Frequently Asked Questions

Does rain affect ball rebound on inflatable soccer goals? No. Rebound from an inflatable goal frame is determined by the air pressure inside the tube (1 Bar / 15 PSI), not by the surface condition. A wet inflatable post rebounds a struck ball in the same way as a dry one. The pressure chamber is sealed from external moisture.

Does wet storage accelerate tip-over risk on metal goals? Not in the immediate sense — a properly anchored metal goal in sound structural condition is not at elevated immediate tip-over risk from rain alone. However, wet outdoor storage between sessions accelerates weld-zone corrosion on steel goals, and corroded weld joints reduce the structural strength at load-transfer points over multiple seasons. That matters because tip-over resistance is a structural property that depends on weld integrity. Anchoring remains the primary prevention measure for any goal type, in any weather.

How should I pack down a wet inflatable soccer goal after training? Deflate fully, shake off excess surface water from the tube, and bag the goal as normal. The sealed air chamber means water does not enter the structural element. A quick wipe removes mud from the tube surface, which is good practice for material longevity. Store the bag in a dry space and the goal will be in the same condition at the next session.
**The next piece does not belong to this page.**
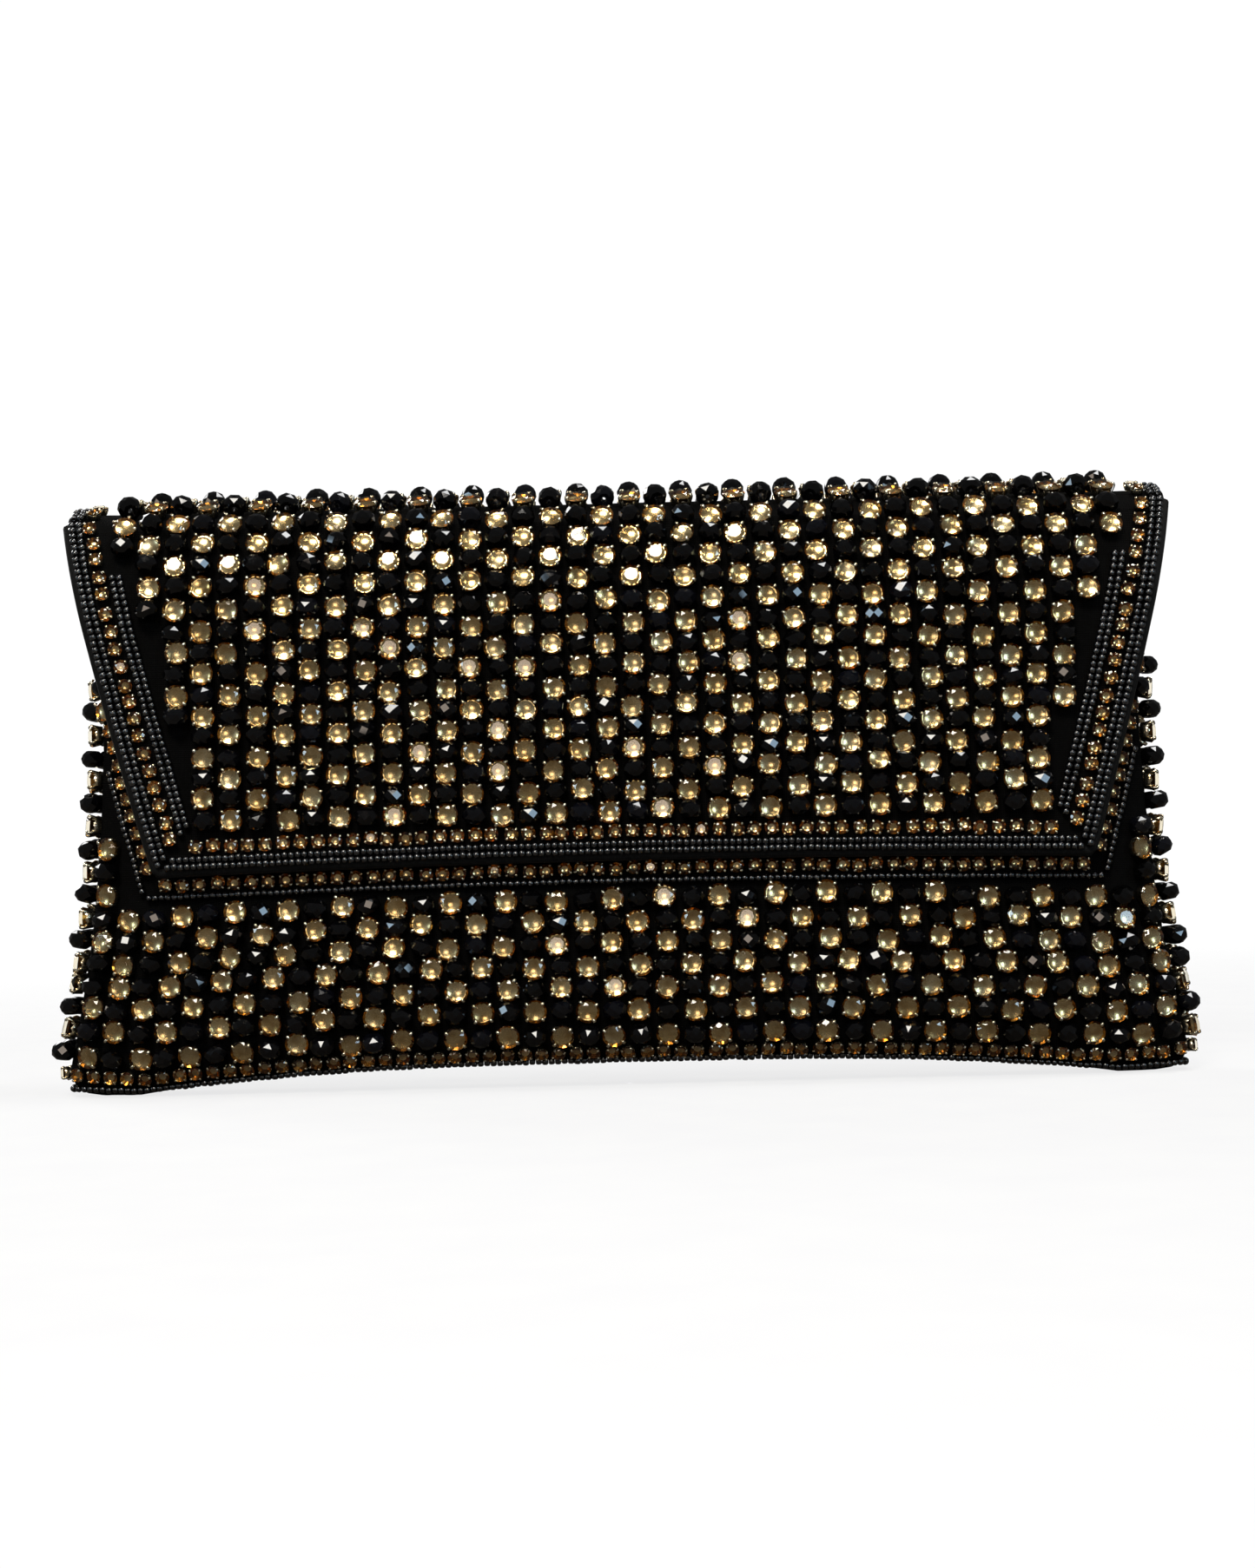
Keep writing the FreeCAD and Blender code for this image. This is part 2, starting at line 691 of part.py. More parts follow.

Do wet conditions speed up fiberglass pole failure in pop-up goals? Yes. Fiberglass poles fail when micro-fractures in the composite propagate under bending stress. Water infiltration into existing micro-fractures, combined with repeated wet-dry cycles, accelerates propagation compared to dry use alone. This is one reason lower-cost fiberglass pop-up goals tend to reach their failure point earlier in wet climates than their rated lifespan suggests.

Can metal soccer goals be stored outdoors in a wet climate year-round? They can, but sustained outdoor wet storage compresses effective structural service life at the weld level. Moisture that accumulates in hollow tube sections and sits at weld-zone joints across weeks of off-season storage drives corrosion faster than periodic wet exposure from training sessions alone. Indoor dry storage is the single most effective maintenance practice for extending weld integrity on metal goals in wet climates.